Gov Malloy in February said that launching the program now will allow DEEP adequate time to begin restoring services to state parks for the upcoming 2018 spring and summer season.
In addition to the aforementioned, funds generated through Passport To Parks will provide will allow a number of services at the parks that had been previously reduced to be restored, such as the reopening of several closed campgrounds, increased staffing of state beaches during the summer, and the restoration of regular hours of operation at certain nature centers and museums.
All eight of the lifeguarded state parks — Hammonasset, Rocky Neck, Sherwood Island, Silver Sands, Black Rock, Burr Pond, Indian Well, and Squantz Pond — are anticipated to be fully staffed for the summer, according to the Office of Governor Malloy. Staffing is contingent upon adequate levels of lifeguards being available each season, and adjustments may be made toward the end of the season when many of the lifeguards return to school, the office adds.
Hours of operation for state museums and nature centers — including Dinosaur, Gillette Castle, Meigs Point Nature Center at Hammonasset Beach, and Fort Trumbull — will be restored from Memorial Day through Labor Day.
Four campgrounds — Devil’s Hopyard in West Haddam, Green Falls in Voluntown, Macedonia Brook in Kent, and Spring Rock in Sprague — will reopen. The first three will open on April 14, coinciding with the first day of fishing season; Spring Rock will reopen the weekend before Memorial Day. All will remain open this season through Labor Day.
Spring camping season was restored on at American Legion and Peoples State Forests in Barkhamsted and Mount Misery in Voluntown. Both will reopen on April 14, and remain open through Labor Day.
In addition, fall camping will be restored at Hammonasset Beach, Rocky Neck in East Lyme, Housatonic Meadows in Sharon, and Hopeville Pond in Griswold. Hammonasset and Housatonic Meadows will remain open through Columbus Day; Rocky Neck and Hopeville Pond will be open through the end of September.

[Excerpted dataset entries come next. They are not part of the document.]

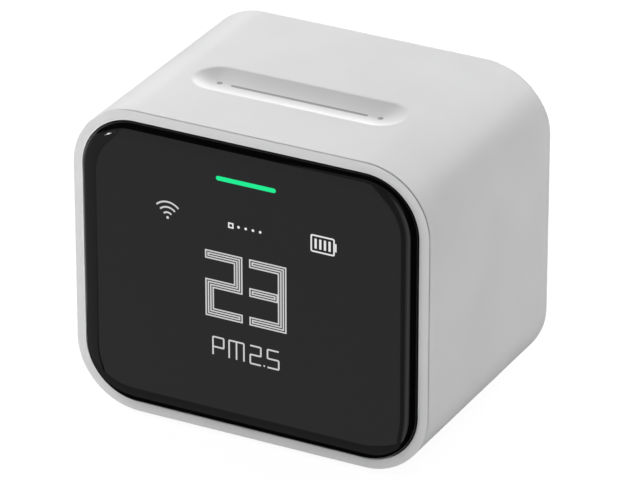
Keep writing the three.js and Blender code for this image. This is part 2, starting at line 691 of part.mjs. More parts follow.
// ---------------------------------------------------------------- CO2 sensor and climate sensor
add("co2_board", slab(CO2.width + 0.6, 1, CO2.height + 0.6, 1, CO2.x, CO2.board, CO2.z), MATERIAL.board);
add(
  "co2_sensor",
  pillow(CO2.width, CO2.back - CO2.front, CO2.height, 1.6, CO2.x, CO2.front, CO2.z, 0.6),
  MATERIAL.gold,
);
add("co2_membrane", slab(7, 0.4, 12, 1, CO2.x, CO2.back + SOLDER_GAP, CO2.z + 4), MATERIAL.ivory);
add(
  "climate_board",
  slab(CLIMATE.width, CLIMATE.thick, CLIMATE.height, 0.8, CLIMATE.x, CLIMATE.front, CLIMATE.z),
  MATERIAL.board,
);
add(
  "climate_sensor",
  block(2.5, 0.9, 2.5, CLIMATE.x, CLIMATE.front + CLIMATE.thick + SOLDER_GAP, CLIMATE.z),
  MATERIAL.black,
);

// ---------------------------------------------------------------- USB-C inlet
function usbShell() {
  const { width, height, wall, front, back } = USB;
  const outside = slab(width, back - front, height, height / 2 - 0.01, 0, front, USB.z);
  const [innerWidth, innerHeight] = [width - 2 * wall, height - 2 * wall];
  const hollow = slab(innerWidth, 20, innerHeight, innerHeight / 2 - 0.01, 0, front + wall, USB.z);
  return carve(outside, [hollow]);
}

function usbTongue() {
  const base = slab(7.9, 1.2, 2.3, 1.1, 0, USB.front + USB.wall + SOLDER_GAP, USB.z);
  return carve(base, [], [block(6.6, 5.6, 0.7, 0, USB.front + 0.6, USB.z)]);
}

function usbBoard() {
  const { width, length, thick, front, top } = USB_BOARD;
  const plate = new THREE.BoxGeometry(width, length, thick).translate(0, front + length / 2, top - thick / 2);
  const holes = [-1, 1].map((side) =>
    upright(USB_SCREW.hole, top - 2, top + 1, side * USB_SCREW.x, USB_SCREW.depth),
  );
  return carve(plate, holes);
}

function usbScrew(side) {
  const x = side * USB_SCREW.x;
  const head = upright(USB_SCREW.head, USB_BOARD.top + SOLDER_GAP, USB_BOARD.top + 0.75, x, USB_SCREW.depth);
  const shank = upright(USB_SCREW.shank, -22, USB_BOARD.top + 0.4, x, USB_SCREW.depth, 12);
  return carve(head, [], [shank]);
}

// The ribbon cable from the inlet's board, under the battery to the main board.
function powerFlex() {
  const rear = [[30.8, -19.8], [29, -20.4], [27, -21.3], [24.5, -21.6]];
  const front = [[13, -21.6], [11, -21.3], [9.5, -20.4], [8.5, -19]];
  return ribbon([...rear, ...front], 10, 0.2, 0);
}

add("usb_shell", usbShell(), MATERIAL.steel);
add("usb_tongue", usbTongue(), MATERIAL.black);
add("usb_board", usbBoard(), MATERIAL.board);
add("usb_screw_left", usbScrew(-1), MATERIAL.steel);
add("usb_screw_right", usbScrew(1), MATERIAL.steel);
add("power_flex", powerFlex(), MATERIAL.flex);

// ---------------------------------------------------------------- rear cover and its screen
function rearCover() {
  const { inset, front, back, skirt, skirtFront } = COVER;
  const cup = bodySolid([
    [inset, skirtFront],
    [inset, back - 0.3],
    [inset + 0.3, back],
  ]);
  const hollow = bodySolid([
    [inset + skirt, skirtFront - 1],
    [inset + skirt, front],
  ]);
  const inlet = slab(USB.width + 1, 10, USB.height + 1, USB.height / 2 + 0.49, 0, front - 1, USB.z);
  const shell = carve(cup, [hollow, ...ventSlots(), inlet, ...catchWindows()]);
  const shelf = block(22, front + 0.2 - USB_BOARD.front, 1.6, 0, USB_BOARD.front, -21.8);
  const places = [-1, 1].map((side) => [side * USB_SCREW.x, USB_SCREW.depth]);
  const bosses = places.map(([x, depth]) => upright(USB_SCREW.boss, -21.2, USB_BOARD.top - 1.05, x, depth));
  const pilots = places.map(([x, depth]) => upright(0.7, -24, -19, x, depth, 16));
  return carve(shell, pilots, [shelf, ...bosses, ...climatePosts()]);
}

// The main vent's two rows of slots, and the climate sensor's three short ones.
function ventSlots() {
  const slots = [];
  for (const z of SLOT.rows)
    for (let i = 0; i < SLOT.columns; i++)
      slots.push(ventSlot((i - (SLOT.columns - 1) / 2) * SLOT.pitch, z, SLOT.length));
  for (const step of [-1, 0, 1]) slots.push(ventSlot(CLIMATE.x + step * SLOT.pitch, CLIMATE.z, 6));
  return slots;
}

// Windows through the cover's skirt, one for each catch in the sleeve.
function catchWindows() {
  const clearance = 0.3;
  const skirtZ = TOP - COVER.inset - COVER.skirt / 2;
  const width = CATCH.length + 2 * clearance;
  const length = CATCH.deep + 2 * clearance;
  return [-1, 1].flatMap((side) =>
    [-CATCH.x, CATCH.x].map((x) => block(width, length, 3, x, CATCH.depth - length / 2, side * skirtZ)),
  );
}

// Two posts that hold the climate sensor's board off the cover.
function climatePosts() {
  const boardBack = CLIMATE.front + CLIMATE.thick + SOLDER_GAP;
  return [[-3.2, 2.2], [3.2, -2.2]].map(([x, z]) =>
    rod(1.1, boardBack, COVER.front + 0.2, CLIMATE.x + x, CLIMATE.z + z, 16),
  );
}

// A round-ended upright vent slot's cutter.
function ventSlot(x, z, length) {
  const half = SLOT.width / 2;
  const outline = [];
  for (const side of [1, -1])
    for (let i = 0; i <= 4; i++) {
      const angle = side > 0 ? (Math.PI * i) / 4 : Math.PI + (Math.PI * i) / 4;
      outline.push([x + half * Math.cos(angle), z + side * (length / 2 - half) + half * Math.sin(angle)]);
    }
  return skin([{ outline, depth: COVER.front - 1 }, { outline, depth: COVER.back + 1 }], false);
}

add("dust_screen", slab(46, 0.3, 25, 5, 0, 41, 8.3), MATERIAL.black);
add("rear_cover", rearCover(), MATERIAL.white);

// ---------------------------------------------------------------- foot pad and its screws
function footPad() {
  const top = BOTTOM + FOOT.pocket - SOLDER_GAP;
  const pad = levelSlab(FOOT.width, FOOT.length, FOOT.corner, BOTTOM - FOOT_PROUD, top);
  const recesses = footScrewPlaces().map(([x, depth]) => upright(2.3, BOTTOM - 0.05, BOTTOM + 2, x, depth));
  return carve(pad, recesses);
}

function footScrew([x, depth]) {
  const top = BOTTOM + FOOT.pocket - SOLDER_GAP;
  const head = upright(FOOT_SCREW.head, top - FOOT_SCREW.headThick, top, x, depth);
  return carve(head, [], [upright(FOOT_SCREW.shank, top - 0.3, FOOT_SCREW.tip, x, depth, 12)]);
}

add("foot_pad", footPad(), MATERIAL.rubber);
footScrewPlaces().forEach((place, i) => {
  add(["foot_screw_left", "foot_screw_right"][i], footScrew(place), MATERIAL.steel);
});

export default monitor;
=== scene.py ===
"""Desk air quality monitor: fine surfaces, display, materials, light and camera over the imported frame."""
import json
import math

import bmesh
import bpy
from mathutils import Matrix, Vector

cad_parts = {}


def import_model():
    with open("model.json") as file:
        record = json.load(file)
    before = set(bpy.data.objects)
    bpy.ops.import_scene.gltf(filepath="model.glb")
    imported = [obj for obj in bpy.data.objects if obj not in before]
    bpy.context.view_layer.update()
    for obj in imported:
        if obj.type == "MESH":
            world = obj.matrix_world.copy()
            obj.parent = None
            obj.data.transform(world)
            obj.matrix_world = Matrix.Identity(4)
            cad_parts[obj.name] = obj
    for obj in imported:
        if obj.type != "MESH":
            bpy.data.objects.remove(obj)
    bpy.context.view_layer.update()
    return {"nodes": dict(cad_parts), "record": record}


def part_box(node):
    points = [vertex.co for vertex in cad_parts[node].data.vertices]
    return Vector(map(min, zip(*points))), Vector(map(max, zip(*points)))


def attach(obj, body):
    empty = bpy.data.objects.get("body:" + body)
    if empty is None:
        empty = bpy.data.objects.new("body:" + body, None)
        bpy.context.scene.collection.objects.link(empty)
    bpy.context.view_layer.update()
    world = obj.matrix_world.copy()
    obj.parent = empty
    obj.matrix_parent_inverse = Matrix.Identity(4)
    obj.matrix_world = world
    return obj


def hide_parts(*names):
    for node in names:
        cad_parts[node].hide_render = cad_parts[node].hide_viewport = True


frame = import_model()
MM = 0.001

# ---------------------------------------------------------------- reference planes in mm, from the CAD boxes
SLEEVE_LOW, SLEEVE_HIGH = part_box("sleeve_housing")
FOOT_LOW, FOOT_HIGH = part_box("foot_pad")
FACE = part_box("front_bezel")[0].y / MM  # front of the bezel
LENS_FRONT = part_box("front_lens")[0].y / MM
MIDDLE = (SLEEVE_LOW.z + SLEEVE_HIGH.z) / 2 / MM  # the sleeve's middle height
HALF_W = (SLEEVE_HIGH.x - SLEEVE_LOW.x) / 2 / MM
HALF_H = (SLEEVE_HIGH.z - SLEEVE_LOW.z) / 2 / MM
DEPTH = SLEEVE_HIGH.y / MM - FACE
LENS_PROUD = FACE - LENS_FRONT  # how far the lens stands ahead of the bezel
CORNER = 11.0  # radius of the body's four long corners

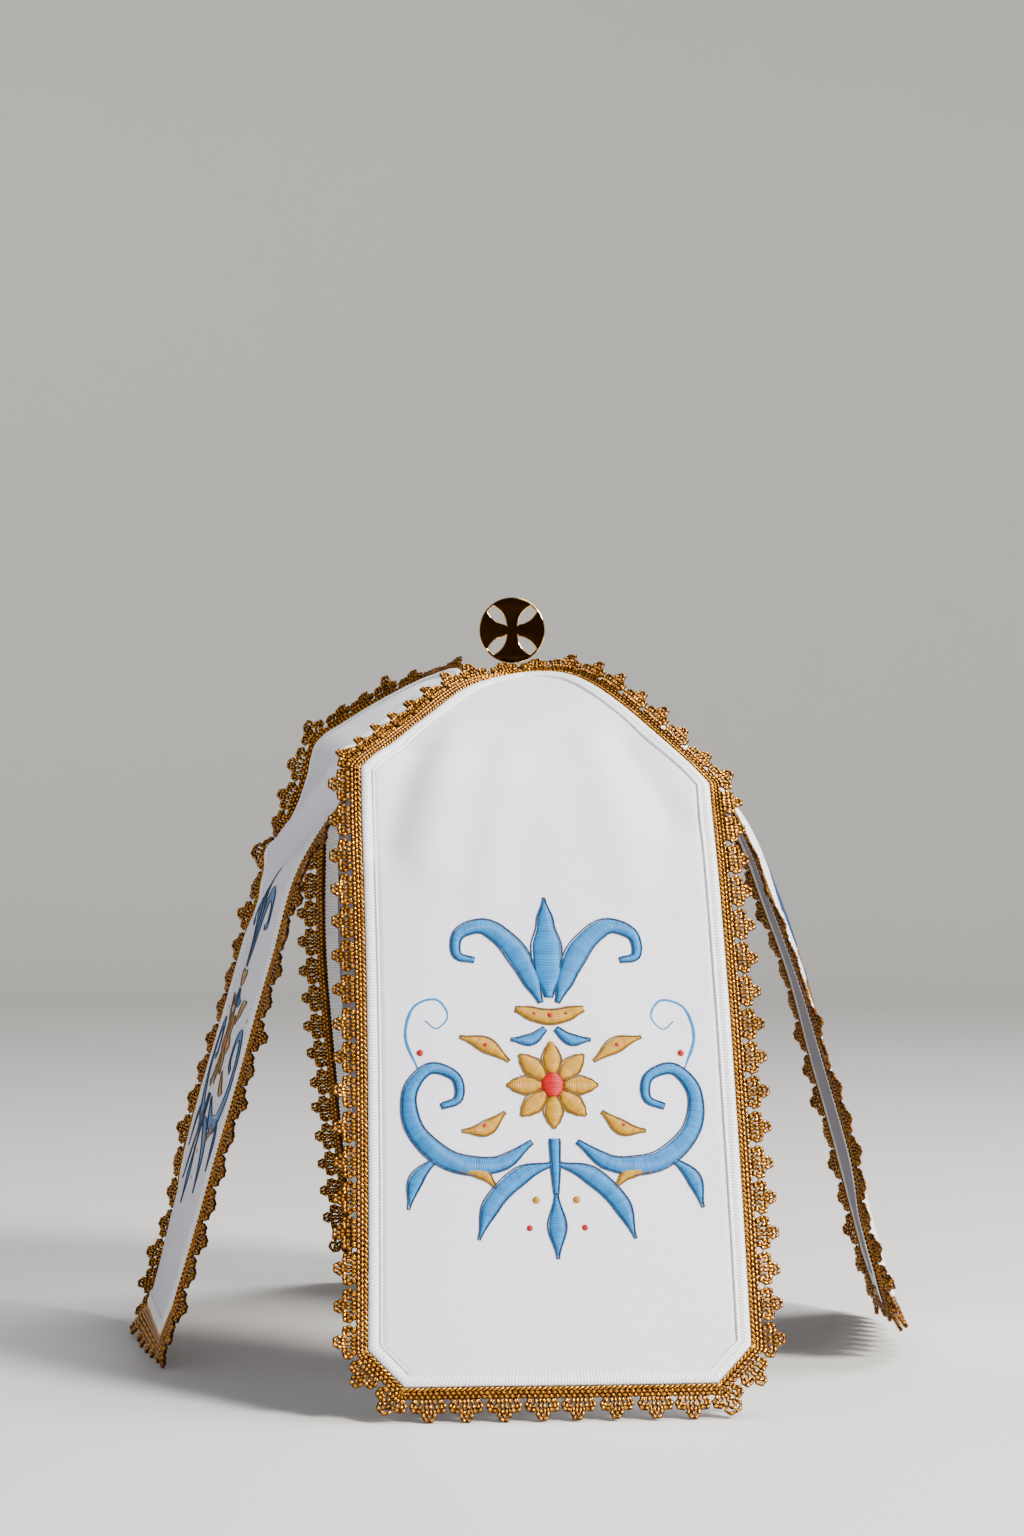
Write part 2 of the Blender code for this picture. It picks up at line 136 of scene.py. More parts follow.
FRONT_STATIONS = (
    Station(20.0, 256.3, 1.1, 0.150, 0.0),
    Station(29.5, 252.9, 1.1, 0.110, 0.0),
    Station(39.0, 248.9, 1.1, 0.075, 0.0),
    Station(54.5, 239.9, 1.1, 0.035, 1.0),
    Station(70.5, 229.4, 1.1, -0.010, 2.0),
    Station(87.0, 217.4, 1.1, -0.045, 3.0),
    Station(94.5, 204.0, 1.1, -0.020, 3.0),
    Station(103.5, 184.3, 1.5, 0.0, 2.5),
    Station(120.0, 148.2, 2.0, 0.0, 2.0),
    Station(150.8, 82.0, 1.8, 0.0, 1.5),
    Station(183.4, 11.6, 0.8, 0.0, 1.0),
)
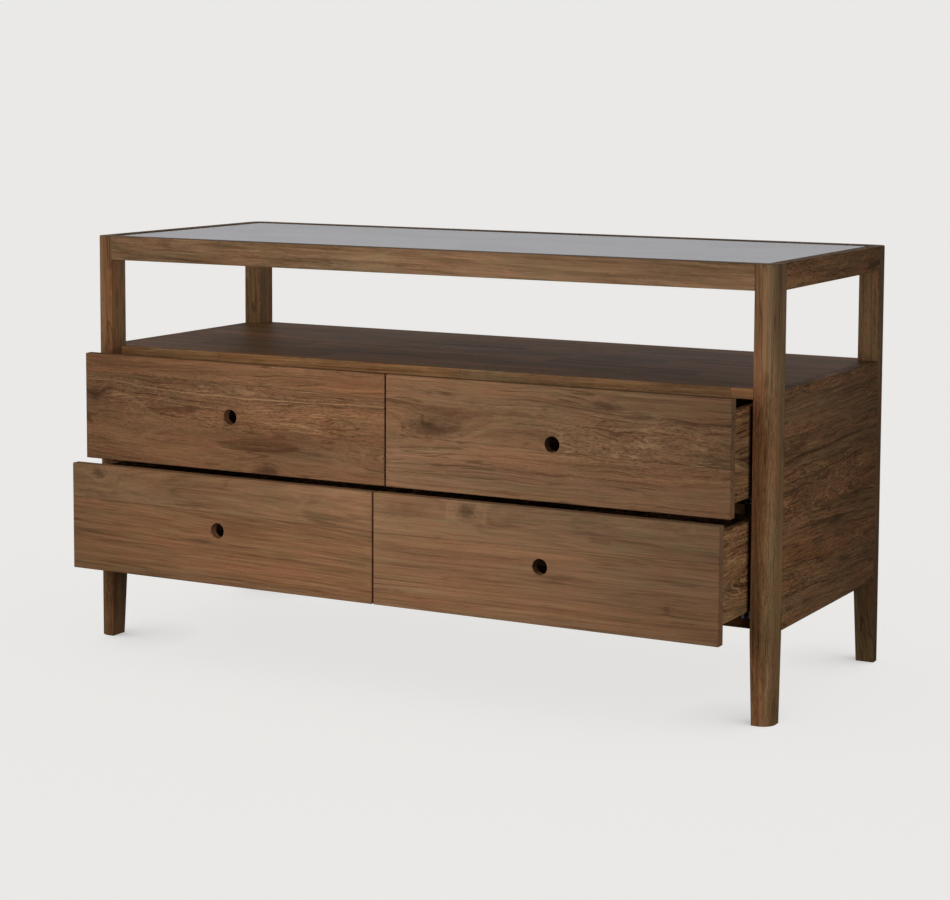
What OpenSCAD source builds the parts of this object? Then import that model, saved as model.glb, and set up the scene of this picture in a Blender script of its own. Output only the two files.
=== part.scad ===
// A low dresser on four full-height legs: a framed glass top, an open bay under it,
// and a case below with four drawers, which slide on pairs of lipped steel runners.
// Origin: on the floor, under the centre of the four legs. +X right, -Y front, +Z up.

/* [Overall] */
// Width over the legs
case_w = 1400; // [1200:10:1700]
// Depth over the legs
case_d = 560; // [540:10:680]
// Height over the top frame
case_h = 780; // [740:10:900]
// Height of the case's underside above the floor
floor_gap = 158; // [120:1:200]
// Height of the top of the shelf board above the floor
shelf_top = 567; // [540:1:600]
// Eased edge of legs, rails and boards
edge_ease = 0.6; // [0.2:0.1:1]

/* [Legs] */
// Leg size along the front
leg_w = 40; // [38:1:50]
// Leg size from front to back
leg_d = 44; // [42:1:60]
// Radius of the outer corner of a leg
leg_corner_r = 24; // [6:1:30]
// Foot size along the front
foot_w = 35; // [30:1:38]
// Foot size from front to back
foot_d = 37; // [30:1:42]

/* [Top frame] */
// Height of the top rails
rail_h = 45; // [40:1:70]
// Thickness of the top rails
rail_t = 38; // [34:1:40]
// Wood strip that shows round the glass
rim_w = 25; // [18:1:28]
// Thickness of the glass
glass_t = 6; // [4:1:8]
// Depth of the glass surface below the top of the frame
glass_recess = 1; // [0:0.5:2]
// Gap between the edge of the glass and the frame
glass_gap = 0.5; // [0.3:0.1:2]
// Diameter of the pads under the glass
pad_d = 10; // [6:1:12]
// Thickness of the pads under the glass
pad_t = 1; // [0.5:0.5:2]
// Distance of the outer pads on a long rail from its middle
pad_spread = 450; // [200:10:550]

/* [Case boards] */
// Thickness of the shelf board, the bottom board and the mid boards
board_t = 18; // [16:1:25]
// Thickness of the side panels
panel_t = 20; // [18:1:24]
// Thickness of the centre divider
divider_t = 20; // [16:1:26]
// Distance of the boards' front edges behind the front of the legs
board_front_in = 30; // [28:1:40]
// Distance of the boards' back edges inside the back of the legs
board_back_in = 4; // [2:1:5]
// Thickness of the back panel
back_t = 8; // [6:1:10]
// Distance of the back panel inside the back of the legs
back_in = 10; // [9:1:16]
// Depth of the grooves that hold the back panel
back_groove_d = 6; // [4:1:9]
// Gap between the back panel and its grooves, on each side
back_groove_gap = 0.2; // [0.1:0.1:0.5]
// Gap between the edge of the back panel and the bottom of its groove
back_edge_gap = 0.5; // [0.3:0.1:1]
// Depth to which a mid board is housed in the centre divider
housing_d = 5; // [2:1:7]
// Width by which a mid board's front corner is cut back beside the leg
mid_notch_w = 24; // [0:1:24]

/* [Drawer fronts] */
// Thickness of a drawer front
front_t = 18; // [16:1:22]
// Distance of a closed front behind the front of the legs
front_in = 10; // [6:1:11]
// Gap between the left and the right fronts
centre_gap = 3; // [2:1:6]
// Gap between a front and a leg
leg_gap = 2; // [1:0.5:4]
// Gap between the upper and the lower fronts
row_gap = 4; // [2:1:8]
// Distance of the upper fronts below the top of the shelf board
front_top_gap = 3; // [1:1:8]
// Distance of the lower fronts above the underside of the case
front_bottom_gap = 2; // [0:1:8]
// Eased edge of a drawer front
front_ease = 1; // [0.4:0.1:2]
// Diameter of the finger hole
hole_d = 28; // [20:1:40]
// Eased rim of the finger hole
hole_ease = 0.6; // [0.2:0.1:1.5]

/* [Drawer boxes] */
// Thickness of the side boards and the back board of a box
box_t = 12; // [10:1:15]
// Length of the side boards
box_l = 460; // [440:5:480]
// Gap between a side board and the leg or the divider beside it
side_gap = 8; // [6:0.5:12]
// Gap above a box
head_gap = 7; // [4:1:20]
// Thickness of the bottom board of a box
floor_t = 6; // [4:1:8]
// Height of the bottom board above the lower edge of the sides
floor_up = 12; // [11:1:20]
// Depth of the grooves for the bottom board
floor_groove_d = 6; // [3:0.5:7]
// Gap between the bottom board of a box and its grooves
floor_groove_gap = 0.2; // [0.1:0.1:0.4]

/* [Runners] */
// Length of a runner
runner_l = 450; // [400:10:450]
// Height of a runner, from the board below to the side board
runner_h = 15; // [14:0.5:20]
// Width of the channel
channel_w = 22; // [21:0.5:24]
// Height of the channel
channel_h = 10; // [8:0.5:12]
// Sheet thickness of the channel
channel_t = 1.2; // [0.8:0.1:1.5]
// Width of each lip of the channel
lip_w = 3; // [1.5:0.1:3.2]
// Sheet thickness of the slider
slider_t = 1.5; // [1:0.1:1.6]
// Width of the slider's crown, under the side board
crown_w = 12; // [11.5:0.1:12.5]
// Running gap under the slider
run_gap = 0.3; // [0.2:0.1:0.5]
// Running gap between the slider and the walls and lips of the channel
play = 0.45; // [0.3:0.05:0.6]
// Distance of the runners behind the front edges of the boards
runner_in = 4; // [2:1:8]
// Distance of a slider's front end behind the front end of its channel, drawer closed
slider_in = 125; // [0:5:125]

/* [Fasteners] */
// Diameter of the case dowels
dowel_d = 8; // [6:0.5:9]
// Length of the case dowels
dowel_l = 36; // [28:1:38]
// Depth of a dowel in the face of a board
dowel_face_d = 12; // [8:1:13]
// Diameter of the dowels of a drawer box
pin_d = 6; // [5:0.5:7]
// Length of the dowels of a drawer box
pin_l = 24; // [20:1:30]
// Depth of such a dowel in the face of a board
pin_face_d = 8; // [6:1:9]
// Gap round a dowel or a screw in its hole
hole_gap = 0.1; // [0.05:0.05:0.15]
// Spare depth of a dowel hole
hole_spare = 1; // [0.5:0.5:1.5]
// Height of the lower dowel of a top rail above its underside
rail_dowel_up = 12; // [10:1:13]
// Height step between the two dowels of a top rail
rail_dowel_step = 18; // [12:1:18]
// Distance of the outer dowels of the boards from the middle of the case
dowel_spread = 150; // [100:5:180]
// Distance of the outer dowels of a side panel from its ends
panel_dowel_in = 60; // [40:1:80]
// Distance of the outer dowels of a drawer box from its upper and lower edge
pin_in = 35; // [32:1:45]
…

“Our state parks are one of our most valuable resources, providing recreation and enjoyment to families across our state and serving as an important economic engine,” Gov Malloy said. “Adopting the Passport to Parks system will help ensure that our state parks remain an attractive destination and continue adding to the quality of life and natural beauty we enjoy in our state.”
The bipartisan state budget, which was adopted by an overwhelming vote of the Connecticut General Assembly, created the Passport to the Parks nonlapsing account that was to fund expenses of the Council on Environmental Quality beginning with the fiscal year ending June 30, 2019, and for the care, maintenance, operation, and improvement of state parks and campgrounds, the soil and water conservation districts, and environmental review teams. Unfortunately, the law was drafted to require appropriation of funds but none were made, necessitating a legislative fix this session.
The governor’s FY19 budget adjustment proposes to fix this problem by moving these government expenditures back on-budget through a separate appropriated fund called the Passport to the Parks Fund.